# AIM
Write out all the data again, exactly as it stands.

--- SOURCE DATA ---

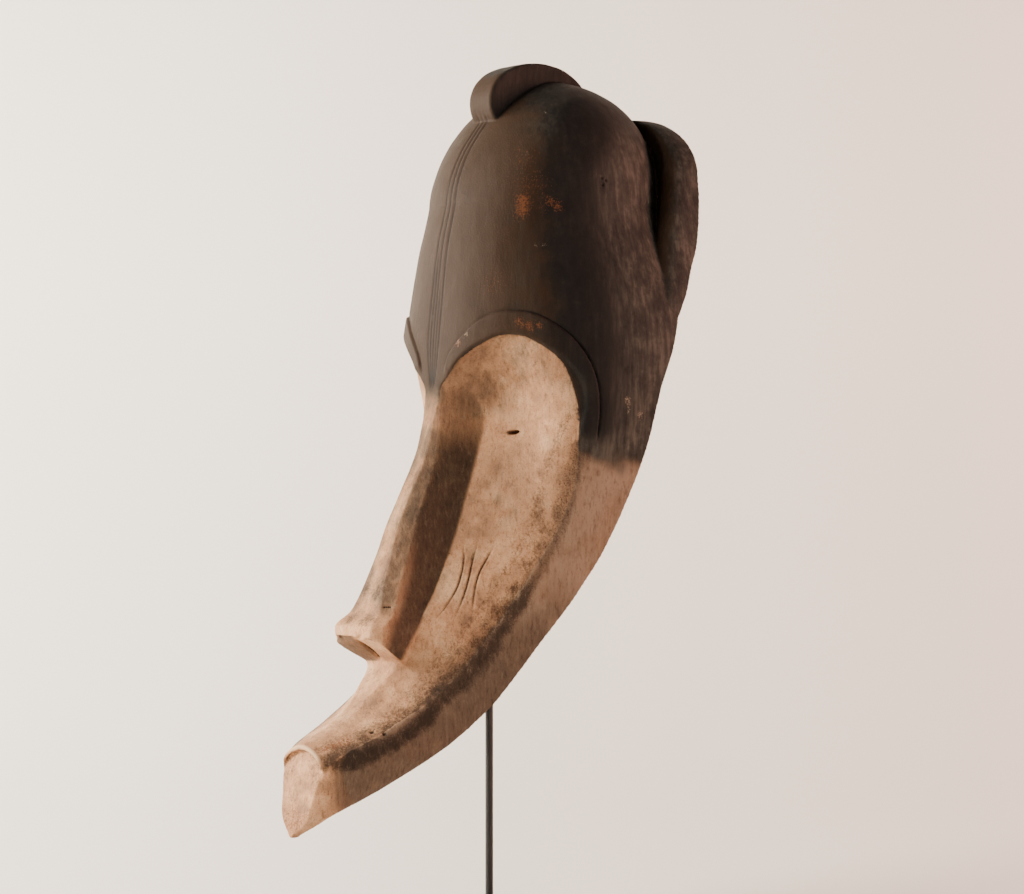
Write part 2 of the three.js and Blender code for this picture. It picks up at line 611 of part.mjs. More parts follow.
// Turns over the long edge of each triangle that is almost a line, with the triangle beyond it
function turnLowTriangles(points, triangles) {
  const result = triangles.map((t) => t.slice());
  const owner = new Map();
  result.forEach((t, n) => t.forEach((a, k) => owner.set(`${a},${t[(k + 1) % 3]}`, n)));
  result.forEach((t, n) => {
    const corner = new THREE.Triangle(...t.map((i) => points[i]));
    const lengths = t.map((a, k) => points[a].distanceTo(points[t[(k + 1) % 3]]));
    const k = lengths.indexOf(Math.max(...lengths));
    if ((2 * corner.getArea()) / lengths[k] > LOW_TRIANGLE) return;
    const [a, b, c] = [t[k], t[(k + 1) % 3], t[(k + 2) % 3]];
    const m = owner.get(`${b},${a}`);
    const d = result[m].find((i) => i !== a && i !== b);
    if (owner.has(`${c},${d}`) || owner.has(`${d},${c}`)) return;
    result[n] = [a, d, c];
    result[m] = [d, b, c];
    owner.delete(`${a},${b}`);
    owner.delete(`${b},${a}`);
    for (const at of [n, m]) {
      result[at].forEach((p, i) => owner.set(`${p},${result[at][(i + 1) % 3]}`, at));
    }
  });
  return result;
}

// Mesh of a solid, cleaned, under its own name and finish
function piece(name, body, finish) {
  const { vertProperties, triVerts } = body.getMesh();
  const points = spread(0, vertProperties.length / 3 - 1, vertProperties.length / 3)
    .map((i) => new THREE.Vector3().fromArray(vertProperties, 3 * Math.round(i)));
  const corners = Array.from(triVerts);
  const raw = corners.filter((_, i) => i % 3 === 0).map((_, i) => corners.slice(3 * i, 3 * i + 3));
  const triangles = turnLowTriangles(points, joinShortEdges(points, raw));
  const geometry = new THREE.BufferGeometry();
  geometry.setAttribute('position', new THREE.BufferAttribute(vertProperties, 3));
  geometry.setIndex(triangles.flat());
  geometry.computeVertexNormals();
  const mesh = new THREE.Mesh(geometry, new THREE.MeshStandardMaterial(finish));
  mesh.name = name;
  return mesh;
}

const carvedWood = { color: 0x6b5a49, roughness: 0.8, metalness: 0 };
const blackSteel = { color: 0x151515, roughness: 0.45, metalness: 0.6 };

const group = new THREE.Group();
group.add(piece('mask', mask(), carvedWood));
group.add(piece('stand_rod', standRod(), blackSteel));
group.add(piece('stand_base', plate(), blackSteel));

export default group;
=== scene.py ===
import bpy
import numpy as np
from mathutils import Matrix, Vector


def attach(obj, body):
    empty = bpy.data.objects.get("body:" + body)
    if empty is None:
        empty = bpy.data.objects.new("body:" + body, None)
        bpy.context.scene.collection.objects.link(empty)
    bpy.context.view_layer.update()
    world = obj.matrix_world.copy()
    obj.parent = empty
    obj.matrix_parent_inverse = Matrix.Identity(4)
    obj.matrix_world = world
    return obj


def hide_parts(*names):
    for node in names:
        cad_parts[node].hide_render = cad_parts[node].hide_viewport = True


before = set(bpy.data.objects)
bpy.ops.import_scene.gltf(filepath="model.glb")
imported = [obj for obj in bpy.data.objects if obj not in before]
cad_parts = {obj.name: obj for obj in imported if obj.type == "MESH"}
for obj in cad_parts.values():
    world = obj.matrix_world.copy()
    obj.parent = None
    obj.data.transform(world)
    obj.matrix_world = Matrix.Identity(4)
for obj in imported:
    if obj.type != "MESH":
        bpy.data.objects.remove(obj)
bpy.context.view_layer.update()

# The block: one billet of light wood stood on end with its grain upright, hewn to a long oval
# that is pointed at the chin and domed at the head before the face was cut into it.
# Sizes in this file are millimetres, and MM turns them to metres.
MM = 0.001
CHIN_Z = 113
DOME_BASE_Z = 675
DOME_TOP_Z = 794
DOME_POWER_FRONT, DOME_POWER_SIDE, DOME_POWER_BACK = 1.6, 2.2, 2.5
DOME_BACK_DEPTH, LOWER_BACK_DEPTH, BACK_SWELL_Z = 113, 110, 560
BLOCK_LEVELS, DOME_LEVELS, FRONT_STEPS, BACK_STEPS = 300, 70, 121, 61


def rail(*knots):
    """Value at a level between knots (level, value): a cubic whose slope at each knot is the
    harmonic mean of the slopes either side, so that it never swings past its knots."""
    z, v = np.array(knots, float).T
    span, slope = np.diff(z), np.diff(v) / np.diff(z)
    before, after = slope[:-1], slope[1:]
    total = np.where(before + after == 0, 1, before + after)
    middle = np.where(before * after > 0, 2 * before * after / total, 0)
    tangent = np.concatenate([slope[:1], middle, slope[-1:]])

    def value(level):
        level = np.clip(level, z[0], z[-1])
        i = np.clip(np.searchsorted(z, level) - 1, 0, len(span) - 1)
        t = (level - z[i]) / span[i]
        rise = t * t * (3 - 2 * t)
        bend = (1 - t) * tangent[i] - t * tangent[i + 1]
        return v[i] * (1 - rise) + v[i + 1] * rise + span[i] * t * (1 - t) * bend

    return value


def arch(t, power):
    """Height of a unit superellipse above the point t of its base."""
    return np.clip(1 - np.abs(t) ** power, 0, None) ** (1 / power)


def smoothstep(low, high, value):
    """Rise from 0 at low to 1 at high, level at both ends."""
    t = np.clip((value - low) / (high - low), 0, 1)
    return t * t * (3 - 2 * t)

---

# EXERCISE SOLUTION
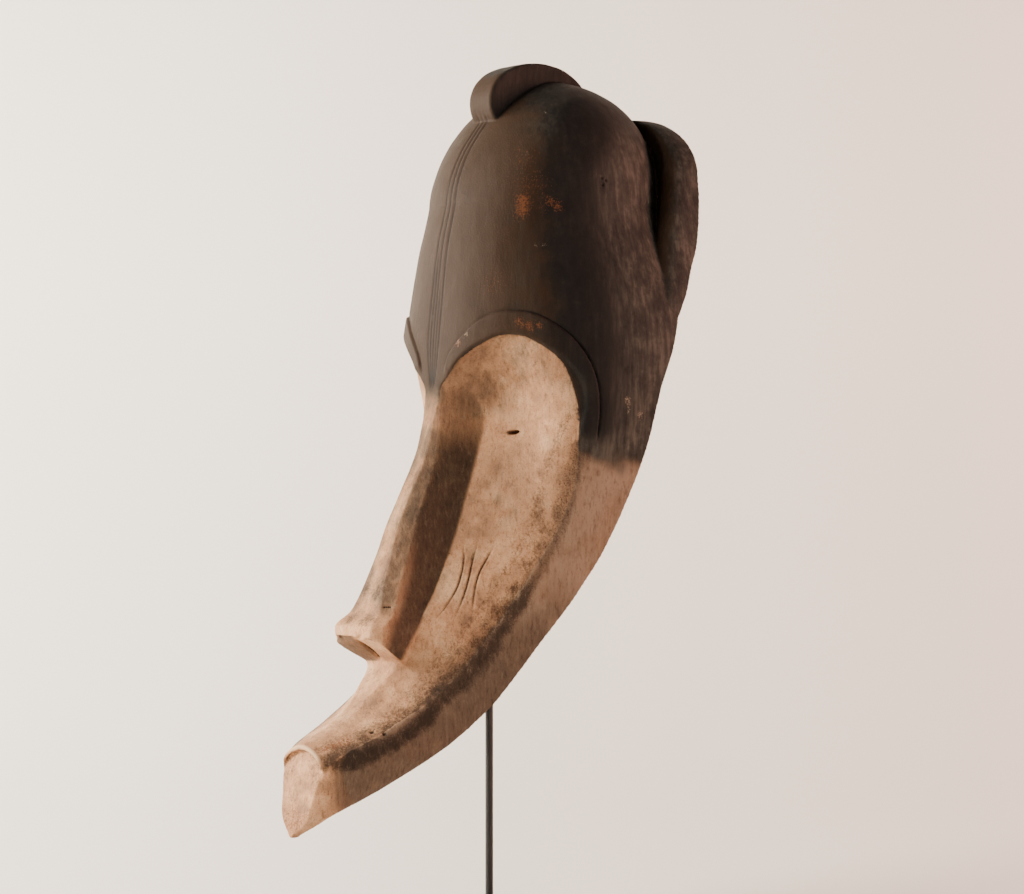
Write part 2 of the three.js and Blender code for this picture. It picks up at line 611 of part.mjs. More parts follow.
// Turns over the long edge of each triangle that is almost a line, with the triangle beyond it
function turnLowTriangles(points, triangles) {
  const result = triangles.map((t) => t.slice());
  const owner = new Map();
  result.forEach((t, n) => t.forEach((a, k) => owner.set(`${a},${t[(k + 1) % 3]}`, n)));
  result.forEach((t, n) => {
    const corner = new THREE.Triangle(...t.map((i) => points[i]));
    const lengths = t.map((a, k) => points[a].distanceTo(points[t[(k + 1) % 3]]));
    const k = lengths.indexOf(Math.max(...lengths));
    if ((2 * corner.getArea()) / lengths[k] > LOW_TRIANGLE) return;
    const [a, b, c] = [t[k], t[(k + 1) % 3], t[(k + 2) % 3]];
    const m = owner.get(`${b},${a}`);
    const d = result[m].find((i) => i !== a && i !== b);
    if (owner.has(`${c},${d}`) || owner.has(`${d},${c}`)) return;
    result[n] = [a, d, c];
    result[m] = [d, b, c];
    owner.delete(`${a},${b}`);
    owner.delete(`${b},${a}`);
    for (const at of [n, m]) {
      result[at].forEach((p, i) => owner.set(`${p},${result[at][(i + 1) % 3]}`, at));
    }
  });
  return result;
}

// Mesh of a solid, cleaned, under its own name and finish
function piece(name, body, finish) {
  const { vertProperties, triVerts } = body.getMesh();
  const points = spread(0, vertProperties.length / 3 - 1, vertProperties.length / 3)
    .map((i) => new THREE.Vector3().fromArray(vertProperties, 3 * Math.round(i)));
  const corners = Array.from(triVerts);
  const raw = corners.filter((_, i) => i % 3 === 0).map((_, i) => corners.slice(3 * i, 3 * i + 3));
  const triangles = turnLowTriangles(points, joinShortEdges(points, raw));
  const geometry = new THREE.BufferGeometry();
  geometry.setAttribute('position', new THREE.BufferAttribute(vertProperties, 3));
  geometry.setIndex(triangles.flat());
  geometry.computeVertexNormals();
  const mesh = new THREE.Mesh(geometry, new THREE.MeshStandardMaterial(finish));
  mesh.name = name;
  return mesh;
}

const carvedWood = { color: 0x6b5a49, roughness: 0.8, metalness: 0 };
const blackSteel = { color: 0x151515, roughness: 0.45, metalness: 0.6 };

const group = new THREE.Group();
group.add(piece('mask', mask(), carvedWood));
group.add(piece('stand_rod', standRod(), blackSteel));
group.add(piece('stand_base', plate(), blackSteel));

export default group;
=== scene.py ===
import bpy
import numpy as np
from mathutils import Matrix, Vector


def attach(obj, body):
    empty = bpy.data.objects.get("body:" + body)
    if empty is None:
        empty = bpy.data.objects.new("body:" + body, None)
        bpy.context.scene.collection.objects.link(empty)
    bpy.context.view_layer.update()
    world = obj.matrix_world.copy()
    obj.parent = empty
    obj.matrix_parent_inverse = Matrix.Identity(4)
    obj.matrix_world = world
    return obj


def hide_parts(*names):
    for node in names:
        cad_parts[node].hide_render = cad_parts[node].hide_viewport = True


before = set(bpy.data.objects)
bpy.ops.import_scene.gltf(filepath="model.glb")
imported = [obj for obj in bpy.data.objects if obj not in before]
cad_parts = {obj.name: obj for obj in imported if obj.type == "MESH"}
for obj in cad_parts.values():
    world = obj.matrix_world.copy()
    obj.parent = None
    obj.data.transform(world)
    obj.matrix_world = Matrix.Identity(4)
for obj in imported:
    if obj.type != "MESH":
        bpy.data.objects.remove(obj)
bpy.context.view_layer.update()

# The block: one billet of light wood stood on end with its grain upright, hewn to a long oval
# that is pointed at the chin and domed at the head before the face was cut into it.
# Sizes in this file are millimetres, and MM turns them to metres.
MM = 0.001
CHIN_Z = 113
DOME_BASE_Z = 675
DOME_TOP_Z = 794
DOME_POWER_FRONT, DOME_POWER_SIDE, DOME_POWER_BACK = 1.6, 2.2, 2.5
DOME_BACK_DEPTH, LOWER_BACK_DEPTH, BACK_SWELL_Z = 113, 110, 560
BLOCK_LEVELS, DOME_LEVELS, FRONT_STEPS, BACK_STEPS = 300, 70, 121, 61


def rail(*knots):
    """Value at a level between knots (level, value): a cubic whose slope at each knot is the
    harmonic mean of the slopes either side, so that it never swings past its knots."""
    z, v = np.array(knots, float).T
    span, slope = np.diff(z), np.diff(v) / np.diff(z)
    before, after = slope[:-1], slope[1:]
    total = np.where(before + after == 0, 1, before + after)
    middle = np.where(before * after > 0, 2 * before * after / total, 0)
    tangent = np.concatenate([slope[:1], middle, slope[-1:]])

    def value(level):
        level = np.clip(level, z[0], z[-1])
        i = np.clip(np.searchsorted(z, level) - 1, 0, len(span) - 1)
        t = (level - z[i]) / span[i]
        rise = t * t * (3 - 2 * t)
        bend = (1 - t) * tangent[i] - t * tangent[i + 1]
        return v[i] * (1 - rise) + v[i + 1] * rise + span[i] * t * (1 - t) * bend

    return value


def arch(t, power):
    """Height of a unit superellipse above the point t of its base."""
    return np.clip(1 - np.abs(t) ** power, 0, None) ** (1 / power)


def smoothstep(low, high, value):
    """Rise from 0 at low to 1 at high, level at both ends."""
    t = np.clip((value - low) / (high - low), 0, 1)
    return t * t * (3 - 2 * t)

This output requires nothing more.